I make two cups of tea every morning, though I have lived alone for fourteen months. I do not decide to make two cups. My hands decide. They reach for both mugs, the blue one and the white one with the crack in the handle, and they fill the kettle to the second line, and they wait for the same amount of time, and by the time my mind has caught up, there are two cups of tea on the counter and one of them is for no one.
The second cup sits there until it goes cold. Then I pour it down the sink.
This happens every morning. I have not found a way to stop it.
The Architecture of a Shared Morning
The ritual was ours before it was mine. She drank her tea with milk, no sugar. I drink mine black with half a teaspoon. She liked the white mug because the handle was wide enough for three fingers; I inherited the blue one because she chose first and I did not mind. The kettle was filled to the second line because two cups required exactly that much water. The tea steeped for four minutes because she had timed it once, years ago, and declared four minutes the only acceptable duration, and I had agreed because agreeing with her about tea was one of the small, uncomplicated pleasures of our life together.
I am searching for the right word for what these details are. They are not memories exactly, because memories imply distance. These are closer than that. They live in my wrists, in the specific angle at which my hand tilts the kettle, in the space between pouring the first cup and reaching for the second. They are stored in the body the way a pianist stores a sonata: not as information but as motion.
What the Body Refuses to Unlearn
Bessel van der Kolk, in his work on how the body stores experience, describes something called procedural memory: the kind of knowing that lives in the muscles rather than the mind. You do not think about how to ride a bicycle. Your body rides the bicycle. You do not think about how to tie your shoes. Your hands tie your shoes. The movements are encoded below the level of conscious decision, which is why they survive long after the context that created them has changed.
I wonder if this is what is happening with the tea. The ritual was shared for eleven years. Eleven years of mornings, of two mugs, of the kettle filled to the second line. The body learned this sequence the way it learned to walk: by repetition so thorough that the learning disappeared into the doing. And now the doing continues, because the body does not know that the reason for the doing has gone. Or perhaps it does know, and it continues anyway, and I am not sure which of those possibilities is more painful.
Pauline Boss, who has spent decades studying grief that does not resolve, calls this ambiguous loss: a loss without closure, without the clean edges that allow the mind to file it away and move on. Boss argues that some grief is not a passage from one state to another but a permanent condition of living with absence. The absence does not fill in. The space it leaves does not close. It stays open, and you learn to live around it the way a tree grows around a fence post, incorporating the obstruction into the shape of your life without ever absorbing it.

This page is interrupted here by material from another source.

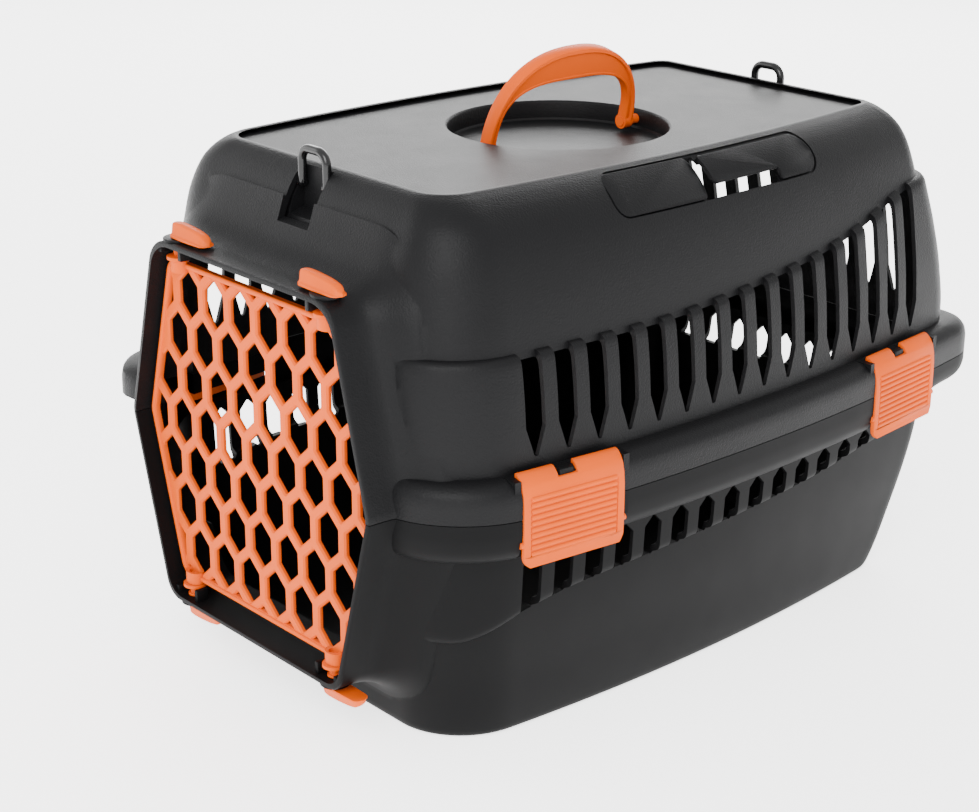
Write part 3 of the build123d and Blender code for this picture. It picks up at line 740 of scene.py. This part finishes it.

The Stages That Do Not Apply
Elisabeth Kubler-Ross gave us a model for grief that moves: denial, anger, bargaining, depression, acceptance. Five stages, a sequence, a direction. The model implies that grief has a destination, that if you move through the stages faithfully, you arrive somewhere on the other side.
I have looked for myself in these stages and I cannot find the one I am in. I am not in denial. I know she is gone. I am not angry, or bargaining, or depressed in the clinical sense. I am not at acceptance, because acceptance suggests a conclusion, and the two cups of tea on my counter every morning are not a conclusion. They are a repetition. They are the body's insistence on continuing a conversation that the mind knows has ended.
What stage is that?
What do you call the grief that is not dramatic, not debilitating, not even particularly sad most mornings, but simply present? The grief that lives in the angle of a wrist, in the weight of a kettle, in the space before the second pour?
I do not think Kubler-Ross had a stage for this. I think this is the grief that falls between the stages, in the spaces the model does not map.
I am not sure whether this is grief or love, or whether the body knows the difference.
I could stop. I could buy a single mug and put the white one with the cracked handle in a box in the closet. I could fill the kettle to the first line instead of the second. I could retrain the hands. I have read that procedural memory can be overwritten with deliberate practice, that the body can learn a new sequence if you repeat it enough times. I could make one cup of tea, every morning, for six weeks, and the hands would eventually forget.
But I do not want the hands to forget. That is the thing I have been circling for fourteen months without saying out loud. The second cup is not a problem I need to solve. It is the last place in my daily architecture where she still lives, where the shape of our shared morning is preserved in the specific motion of reaching, filling, pouring, waiting. The tea goes cold. I pour it down the sink. And every morning I am not sure whether this is grief or love, and I am no longer certain it matters.
If you have a ritual that still holds the shape of someone who is gone, you do not have to change it. You do not have to explain it or justify it or move past it on someone else's timeline. You can let the body do what the body does, and you can pour the cold tea down the sink if that is what your morning requires, and you can hold the knowledge that the hands remember things the calendar insists they should have forgotten. That is not a failure of healing. It may be the shape healing takes when love was woven into the ordinary.